Sure, which is why the tag function form wouldn't be named "escape". RegExp.escape would only ever produce a string.

Alhadis commented 3 years ago

IMHO, that's an even worse approach. You're naming a method after its input, not its function. Even with an awareness of template-tagging, I'd read RegExp.tag and think of something related to HTML tags (or IETF language tags, or... really anything that describes what (and not how) the method is used.

It also makes no sense to mandate template literals over other types of strings. Sure, it might be more expressive, but that's no reason to make it so specific.

Alhadis commented 3 years ago

Personally, I'd call it this:

RegExp.for(characters);

Which can be read as:

RegExp.for(/* matching these */ characters);

My second choice is RegExp.from(), but only because it's consistent with other class methods whose names begin with from… (Object.fromEntries, Array.from, et cetera). There's also also the vague connection that each of these methods takes a different object type, transforms or interprets it in some fashion, and returns instance of itself.
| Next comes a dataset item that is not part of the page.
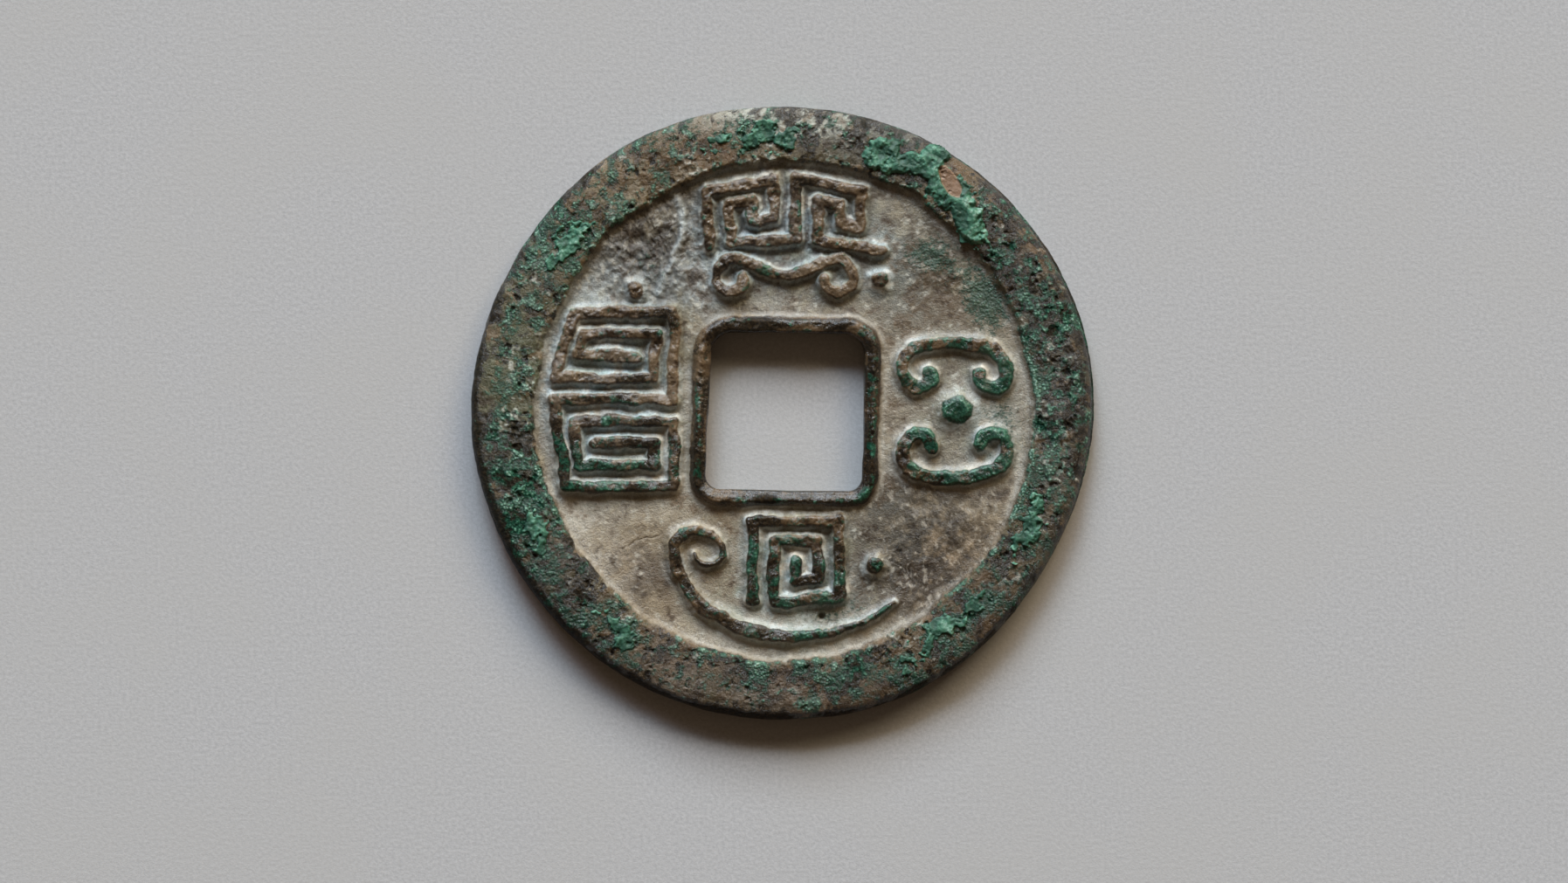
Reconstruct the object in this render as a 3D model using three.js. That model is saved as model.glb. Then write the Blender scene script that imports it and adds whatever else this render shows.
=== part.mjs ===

Though I admit this is a pretty weak rationale—hence I'm leaning strongly in favour of RegExp.for().

benjamingr commented 3 years ago

I would prefer that we focus on the compelling use case for composing strings as regular expressions rather than bikeshedding the name of RegExp.build/tag or RegExp.escape.

I think proposals for alternatives are welcome but should probably go in a separate thread.

msikma commented 3 years ago

I'm a bit confused, maybe someone could clarify. As I understand the proposal, RegExp.escape() does return a string already, right? It's a static method, so you're not instantiating a RegExp to do this.

Is there a change to the proposal where the result of RegExp.escape() is a RegExp object?

oliverfoster commented 3 years ago

The readme is pretty self explanatory. It is a string https://github.com/tc39/proposal-regex-escaping#regexpescape-function

ljharb commented 1 year ago

RegExp.escape, which returns a string, advanced to stage 2 today.